[SHORT PROBLEM] Print out each entry below exactly, please.

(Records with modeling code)

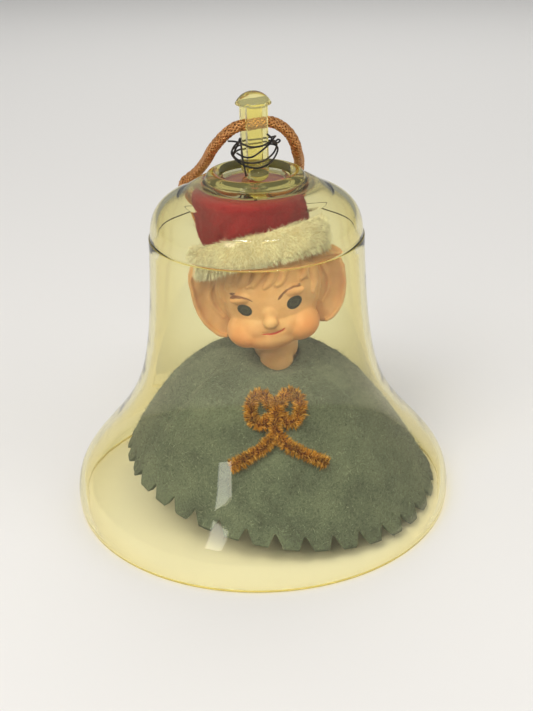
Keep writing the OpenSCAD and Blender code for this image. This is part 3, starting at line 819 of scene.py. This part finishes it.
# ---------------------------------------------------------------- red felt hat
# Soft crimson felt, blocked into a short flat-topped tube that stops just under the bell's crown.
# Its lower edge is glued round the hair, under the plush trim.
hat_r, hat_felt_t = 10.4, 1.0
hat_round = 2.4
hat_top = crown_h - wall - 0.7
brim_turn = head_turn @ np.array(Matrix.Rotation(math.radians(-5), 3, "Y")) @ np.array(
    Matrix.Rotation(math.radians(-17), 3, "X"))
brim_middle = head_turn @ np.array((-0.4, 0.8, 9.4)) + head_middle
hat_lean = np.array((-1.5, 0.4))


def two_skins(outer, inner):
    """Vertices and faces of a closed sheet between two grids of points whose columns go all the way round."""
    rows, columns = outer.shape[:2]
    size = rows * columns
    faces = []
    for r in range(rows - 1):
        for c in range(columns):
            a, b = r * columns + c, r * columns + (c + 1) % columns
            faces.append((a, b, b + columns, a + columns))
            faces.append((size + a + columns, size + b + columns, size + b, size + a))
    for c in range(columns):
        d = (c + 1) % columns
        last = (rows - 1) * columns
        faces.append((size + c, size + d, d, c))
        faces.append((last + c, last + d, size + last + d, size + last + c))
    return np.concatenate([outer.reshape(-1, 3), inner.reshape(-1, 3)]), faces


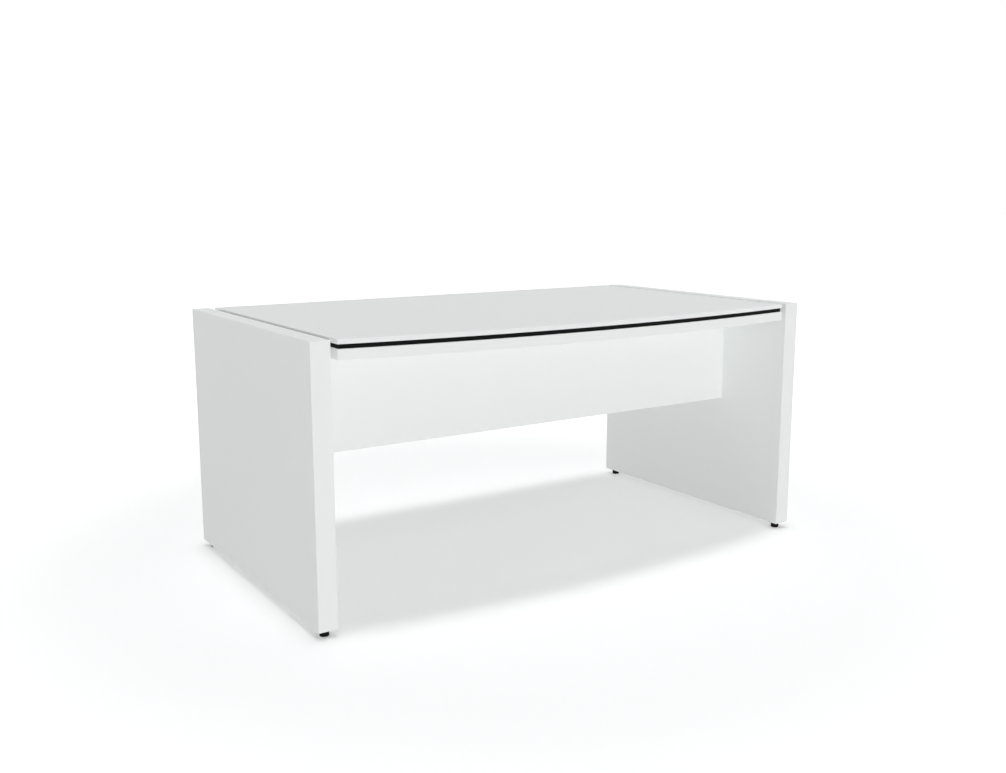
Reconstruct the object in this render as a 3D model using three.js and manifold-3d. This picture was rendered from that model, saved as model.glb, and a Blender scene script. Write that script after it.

[FINISHED EXERCISE]
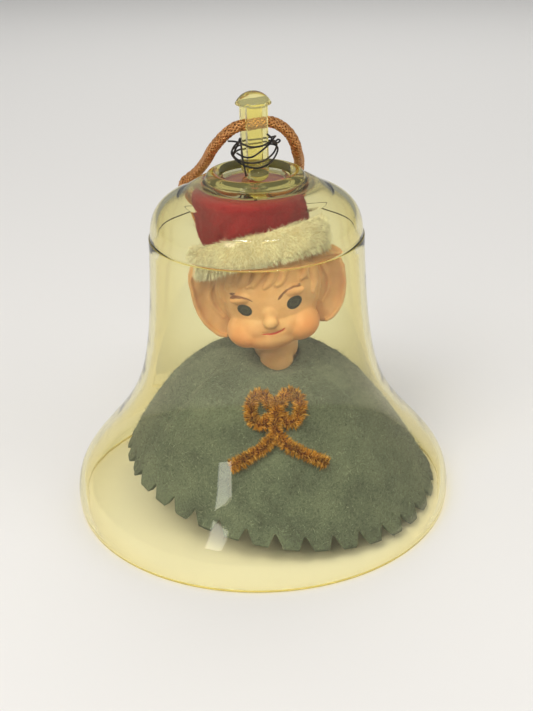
Keep writing the OpenSCAD and Blender code for this image. This is part 3, starting at line 819 of scene.py. This part finishes it.
# ---------------------------------------------------------------- red felt hat
# Soft crimson felt, blocked into a short flat-topped tube that stops just under the bell's crown.
# Its lower edge is glued round the hair, under the plush trim.
hat_r, hat_felt_t = 10.4, 1.0
hat_round = 2.4
hat_top = crown_h - wall - 0.7
brim_turn = head_turn @ np.array(Matrix.Rotation(math.radians(-5), 3, "Y")) @ np.array(
    Matrix.Rotation(math.radians(-17), 3, "X"))
brim_middle = head_turn @ np.array((-0.4, 0.8, 9.4)) + head_middle
hat_lean = np.array((-1.5, 0.4))


def two_skins(outer, inner):
    """Vertices and faces of a closed sheet between two grids of points whose columns go all the way round."""
    rows, columns = outer.shape[:2]
    size = rows * columns
    faces = []
    for r in range(rows - 1):
        for c in range(columns):
            a, b = r * columns + c, r * columns + (c + 1) % columns
            faces.append((a, b, b + columns, a + columns))
            faces.append((size + a + columns, size + b + columns, size + b, size + a))
    for c in range(columns):
        d = (c + 1) % columns
        last = (rows - 1) * columns
        faces.append((size + c, size + d, d, c))
        faces.append((last + c, last + d, size + last + d, size + last + c))
    return np.concatenate([outer.reshape(-1, 3), inner.reshape(-1, 3)]), faces


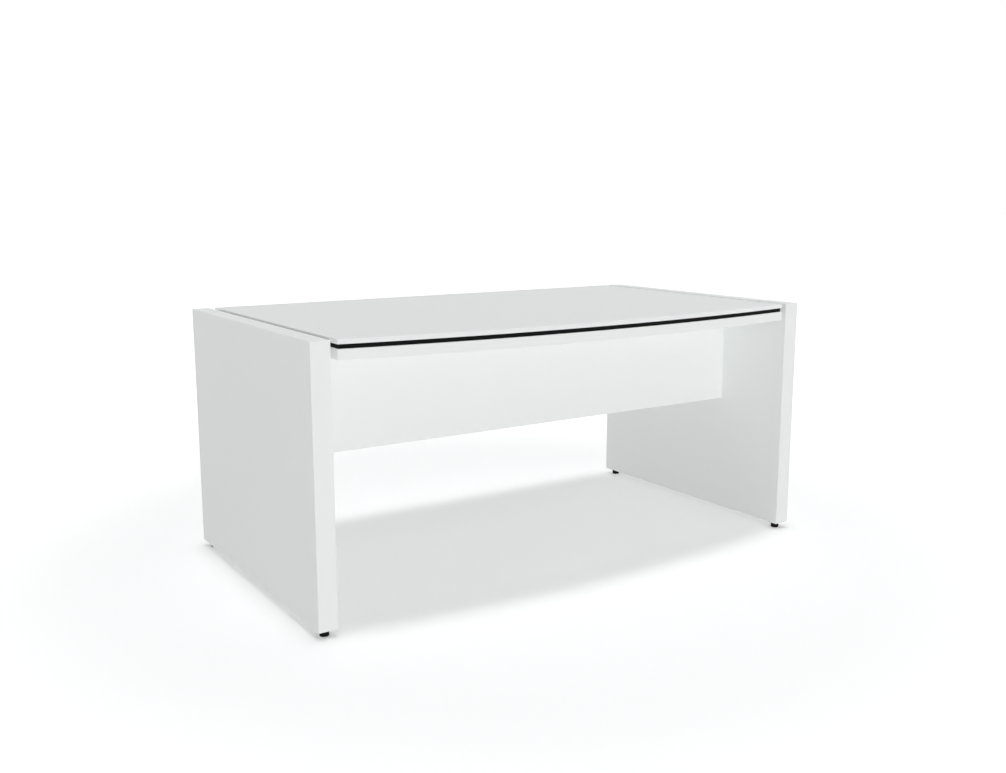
Reconstruct the object in this render as a 3D model using three.js and manifold-3d. This picture was rendered from that model, saved as model.glb, and a Blender scene script. Write that script after it.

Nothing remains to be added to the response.